To prevent data loss, save this password immediately. This password helps ensure that you can unlock the encrypted volume.

Step 5: Make a copy of the new recovery key.

You can do this by manually copying the output from the command window (both the new ID and password), or you can right click on the drive in Windows Explorer and select “Back up your recovery key” option.  Either way, you will need this in the event of OS corruption or device failure.

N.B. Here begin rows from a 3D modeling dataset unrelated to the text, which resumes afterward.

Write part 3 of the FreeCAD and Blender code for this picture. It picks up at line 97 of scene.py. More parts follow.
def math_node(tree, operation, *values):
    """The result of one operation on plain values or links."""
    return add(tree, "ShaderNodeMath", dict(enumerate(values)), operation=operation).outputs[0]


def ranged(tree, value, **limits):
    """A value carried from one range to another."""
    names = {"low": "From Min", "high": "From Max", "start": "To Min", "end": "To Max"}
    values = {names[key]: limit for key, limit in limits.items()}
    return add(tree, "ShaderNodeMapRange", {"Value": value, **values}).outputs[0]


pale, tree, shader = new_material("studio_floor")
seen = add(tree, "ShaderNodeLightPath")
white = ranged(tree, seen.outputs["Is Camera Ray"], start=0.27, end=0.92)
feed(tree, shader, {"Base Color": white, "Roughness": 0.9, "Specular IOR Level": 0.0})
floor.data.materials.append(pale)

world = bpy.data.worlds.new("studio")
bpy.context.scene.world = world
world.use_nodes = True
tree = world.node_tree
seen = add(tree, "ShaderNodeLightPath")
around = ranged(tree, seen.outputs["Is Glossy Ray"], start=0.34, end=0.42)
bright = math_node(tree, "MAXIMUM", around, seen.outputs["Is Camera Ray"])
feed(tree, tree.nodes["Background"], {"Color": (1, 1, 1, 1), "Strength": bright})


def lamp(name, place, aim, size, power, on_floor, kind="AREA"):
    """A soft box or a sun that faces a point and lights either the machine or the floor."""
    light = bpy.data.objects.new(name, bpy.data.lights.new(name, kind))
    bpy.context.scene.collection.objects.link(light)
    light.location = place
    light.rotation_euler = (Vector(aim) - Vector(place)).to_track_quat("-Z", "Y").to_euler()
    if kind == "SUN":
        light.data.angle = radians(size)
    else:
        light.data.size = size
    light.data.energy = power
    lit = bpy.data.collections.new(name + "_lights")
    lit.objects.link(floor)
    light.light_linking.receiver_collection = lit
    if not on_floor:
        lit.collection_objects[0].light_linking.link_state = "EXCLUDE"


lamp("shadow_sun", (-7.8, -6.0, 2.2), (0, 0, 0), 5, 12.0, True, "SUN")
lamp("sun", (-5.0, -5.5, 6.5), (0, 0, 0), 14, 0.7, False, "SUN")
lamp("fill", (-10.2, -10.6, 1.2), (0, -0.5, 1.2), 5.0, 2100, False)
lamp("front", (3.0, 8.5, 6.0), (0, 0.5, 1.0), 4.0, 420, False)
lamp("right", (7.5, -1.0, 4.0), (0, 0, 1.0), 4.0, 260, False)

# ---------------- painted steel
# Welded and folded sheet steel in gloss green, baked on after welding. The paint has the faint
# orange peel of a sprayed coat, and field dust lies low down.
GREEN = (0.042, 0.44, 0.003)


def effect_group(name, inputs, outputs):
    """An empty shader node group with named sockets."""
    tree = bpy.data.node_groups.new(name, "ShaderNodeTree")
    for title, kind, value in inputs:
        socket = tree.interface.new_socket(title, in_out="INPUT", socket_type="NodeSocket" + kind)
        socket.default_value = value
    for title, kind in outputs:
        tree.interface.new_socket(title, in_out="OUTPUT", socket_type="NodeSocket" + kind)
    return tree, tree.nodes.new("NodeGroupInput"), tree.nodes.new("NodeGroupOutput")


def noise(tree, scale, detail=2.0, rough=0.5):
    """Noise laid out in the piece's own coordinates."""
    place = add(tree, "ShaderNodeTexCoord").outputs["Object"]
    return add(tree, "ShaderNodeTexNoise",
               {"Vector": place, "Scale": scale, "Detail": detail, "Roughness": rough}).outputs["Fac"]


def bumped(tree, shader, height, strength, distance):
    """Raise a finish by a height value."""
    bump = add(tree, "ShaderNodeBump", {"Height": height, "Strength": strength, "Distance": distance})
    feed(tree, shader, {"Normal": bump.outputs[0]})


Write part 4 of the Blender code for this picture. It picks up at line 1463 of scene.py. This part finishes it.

Save it somewhere secure so it doesn’t get stolen with your device.  Don’t save it on the same drive that is encrypted (that should be obvious, but just in case).  You should also have backups of your important data in the event of device theft or a disk failure.

Some Logic to Counter the Hysteria

A few things worth noting for those that may have already encountered one of the more sensational articles I mentioned above:


  • The new device encryption feature in Windows 10 Home edition is intended to be a baseline level of protection from data loss due to device theft.  Previously, Home editions of Windows did not have any drive encryption functionality built in at all.
  • When this feature is enabled automatically (new install on modern hardware), it saves the recovery password to the user’s Microsoft account in the cloud (if the user is logged into Windows with one) because the average user would not fully understand the importance of keeping a copy of the recovery password.  This would leave them at high risk for data loss at some point down the road.
  • When the feature is enabled manually, the user is prompted to choose a backup location for a copy of the recovery password.  They can choose from both offline and online locations or some combination thereof.
  • The recovery password is only useful to an attacker that has physical access to the device.  It cannot be used by “hackers” to attack someone remotely (disk encryption in general is not designed to protect against that type of threat).  Therefore, it’s useless to hackers, Microsoft, the government, or any other entity unless they come and physically take your device.  In most countries that requires a search warrant.  If you are concerned about this, then you should probably learn more about encryption and stop using the automated encryption and default options that comes with your devices.
  • Microsoft doesn’t want or need your recovery password.  When you have files stored on a computer, the operating system already has access to those files.  The user browses their files and folders using the operating system and applications that run inside the OS.  If Microsoft wanted to steal your data, they could have been doing it for more than 30 years now.  Considering that Windows is used by countless corporations, governments, and individuals it would be pretty well known by now if MS was systematically stealing peoples files.  In any event, disk encryption wouldn’t prevent that anyway.
  • Apple, Google, and other vendors that have similar functionality do the same thing by default. There is an option is some cases to not save the recovery password, but most users don’t uncheck it and the ones that do better know what they are doing.
  • This would not affect corporate users which use Active Directory domain logins to their company servers, not consumer focused MS accounts.
  • This does not affect those users that use local accounts instead of MS accounts.  However, local accounts render many of the new features of Windows 10 unusable (synched settings between devices, bookmark synching, OneDrive cloud storage, and anything else that requires “cloud” functionality.



Thanks for reading and I hope the information here was helpful.